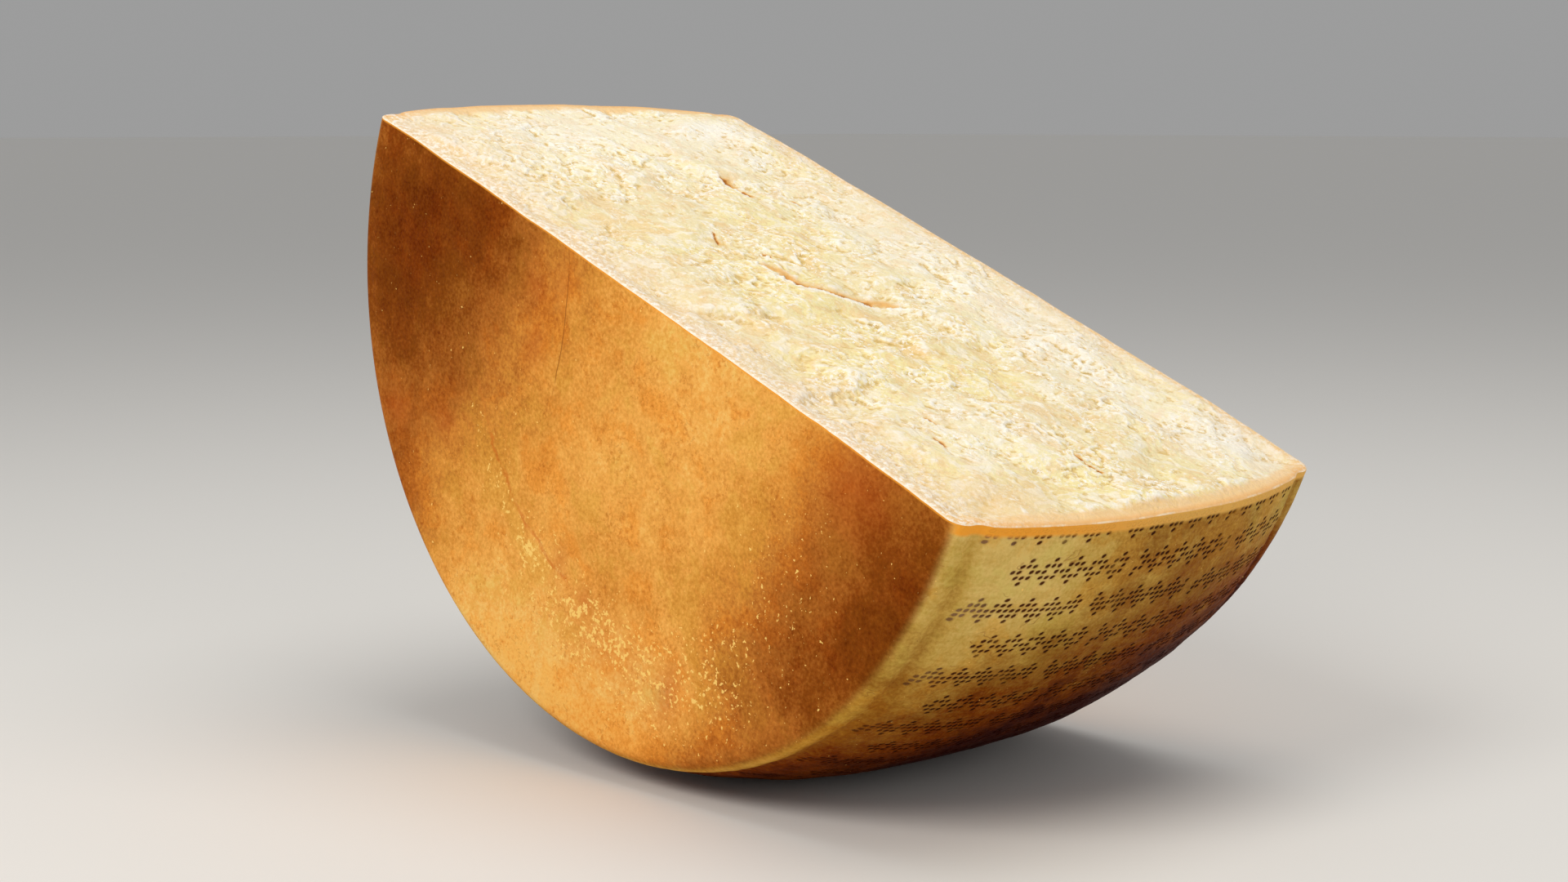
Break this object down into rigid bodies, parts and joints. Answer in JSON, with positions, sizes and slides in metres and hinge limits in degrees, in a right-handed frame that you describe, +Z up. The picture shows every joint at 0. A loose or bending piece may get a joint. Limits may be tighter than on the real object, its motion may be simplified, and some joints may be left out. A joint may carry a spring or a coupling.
{
  "type": "parmesan chunk",
  "caption": "Half wheel of hard aged cheese lying on its barrel side, with a rough broken face that slopes to one end, a brown rind and a small flat spot to rest on.",
  "frame": {"origin": "centre of the small flat spot that the half wheel rests on, straight below the wheel's axis", "axes": "+Z up; +Y along the wheel's axis, from the round face shown to the hidden one; +X towards the low end of the broken face"},
  "size_m": [0.4183, 0.226, 0.2963],
  "materials": {
    "rind": "oiled natural rind, golden orange to brown, satin; on the two round faces and the barrel side",
    "paste": "dry grainy cheese, pale straw with white flecks; on the broken face"
  },
  "bodies": {
    "root": {"half_wheel": "rind"}
  },
  "joints": []
}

* _The problem_:
Take every line that includes the string "bodies" and copy it.

* _Answer to this problem_:
Break this object down into rigid bodies, parts and joints. Answer in JSON, with positions, sizes and slides in metres and hinge limits in degrees, in a right-handed frame that you describe, +Z up. The picture shows every joint at 0. A loose or bending piece may get a joint. Limits may be tighter than on the real object, its motion may be simplified, and some joints may be left out. A joint may carry a spring or a coupling.
  "bodies": {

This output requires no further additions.